Over time, due either to ingenuity or necessity, the Scouts began to gather information utilizing the Omophagea implant instead. Although this practice was frowned upon, it was recognized that gathering information in this manner was more efficient and the practice not only continued but flourished within the chapter.

 

Since the sidebar next to this paragraph describes scouts falling on, killing and devouring prisoners, perhaps clarify in the above paragraph that they started gathering information using the Omophagaea, and it expanded into attacking and consuming the bodies of enemies? Though it's shown clearly in the sidebar, it might be good to clarify that in the main paragraph as well. (I tend to read the main body of an IA first, then go back to the sidebars, but that's just me.)

 

Overall, I'm finding it to be a much stronger article now, and it incorporates the basic "devour your enemies" theme much more smoothly and plausibly.

Para edited to clear things up, now reads.

 

Over time, due either to ingenuity or necessity, the Scouts began to gather information by killing and devouring parts of enemy troops and even locals that may have useful information, utilizing the Omophagea implant to quickly learn what they needed.
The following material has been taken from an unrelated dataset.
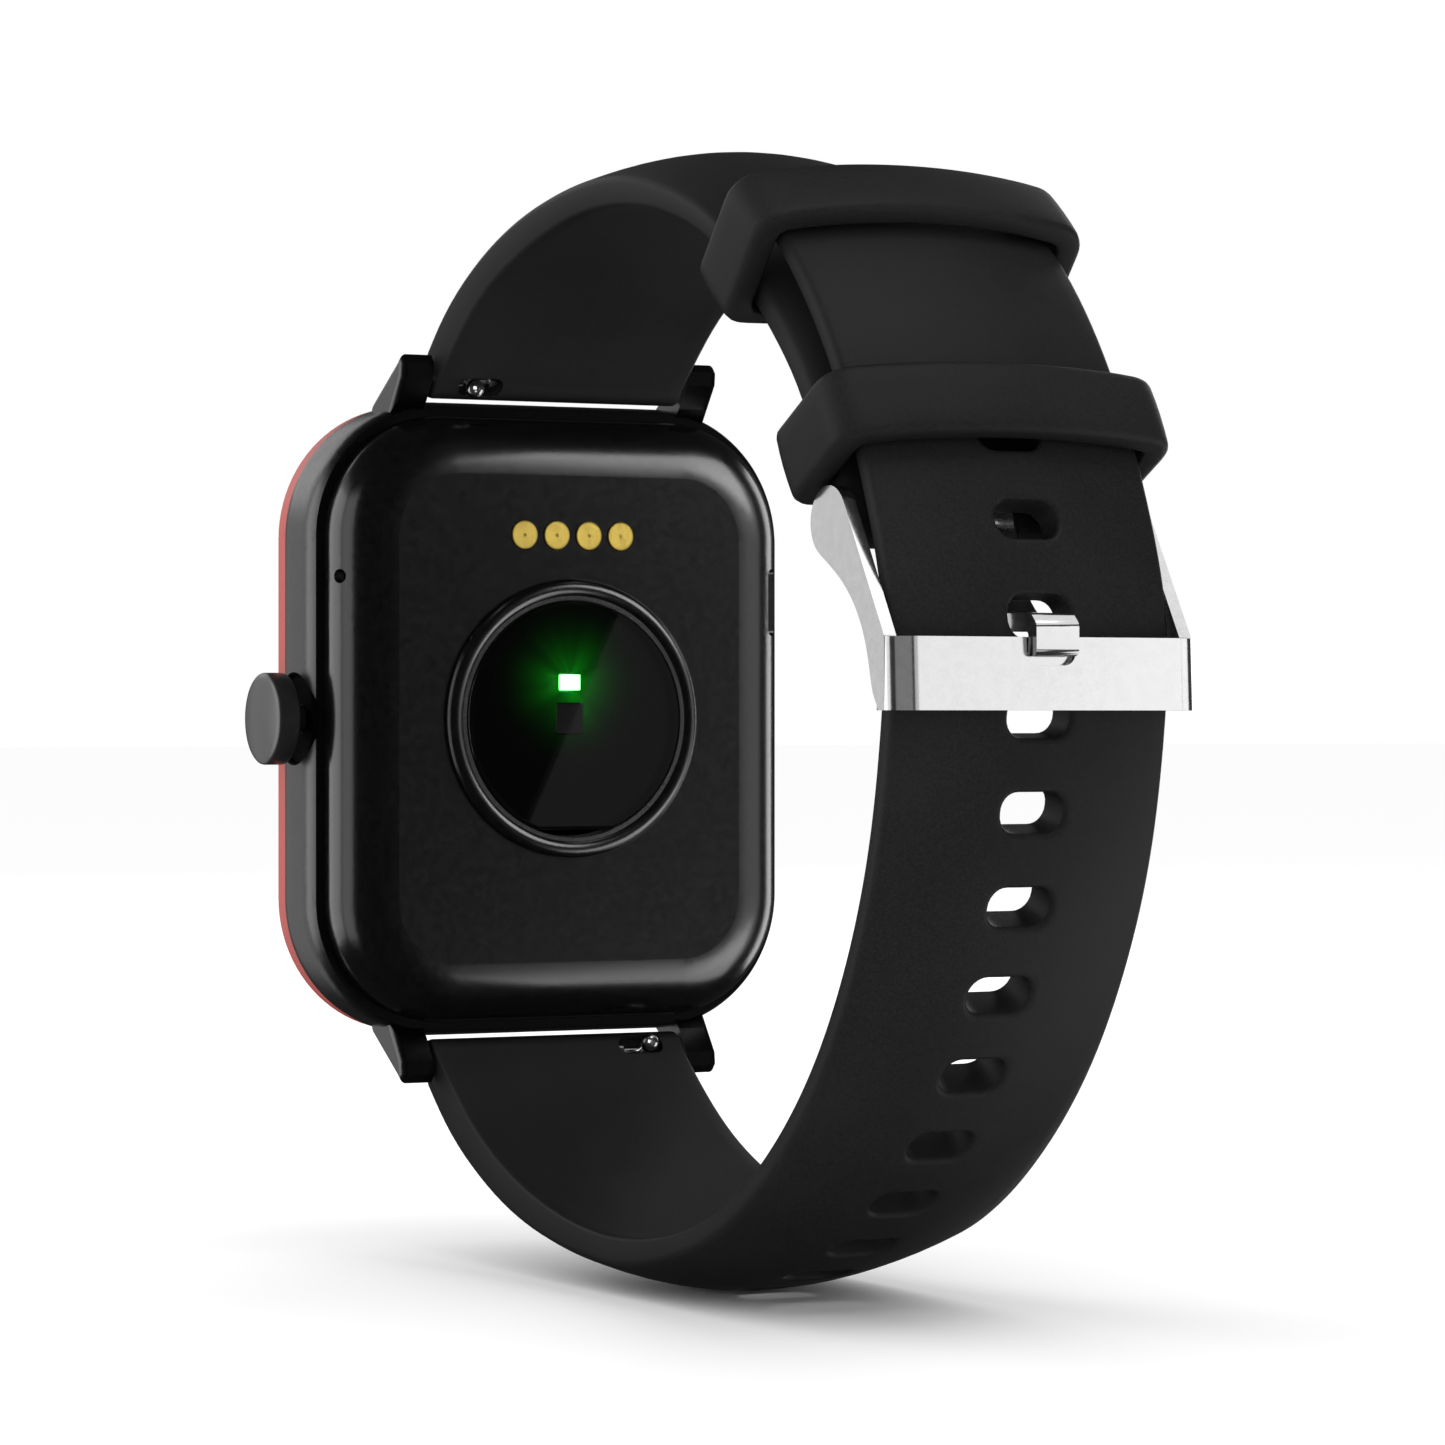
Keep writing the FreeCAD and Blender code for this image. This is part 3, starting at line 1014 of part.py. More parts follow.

Although this practice was frowned upon, it was recognized that gathering information in this manner was more efficient and the practice not only continued but flourished within the chapter.

 

Anything else before I go final?

So ... is this ready for submission? <_<

 

There are a few minor awkward phrases and places where a comma or two might be needed. I'd suggest one more read-through aloud to yourself, fix any small points or places needing punctuation that you find.

 

That's about it from me!

The OP is not even a month old. Maybe you should wait until, like, January.

 

A Cub Learns the Way is representative of the whole article. If you gave it to a ghost writer, he could give it back to you with the exact same content and word count, except that it would be good, and would have a less Golden Books title. Your gastronomic intelligence angle needs even more visibility, because it is good. I do not remember if anyone has posted a chapter that eats each other yet.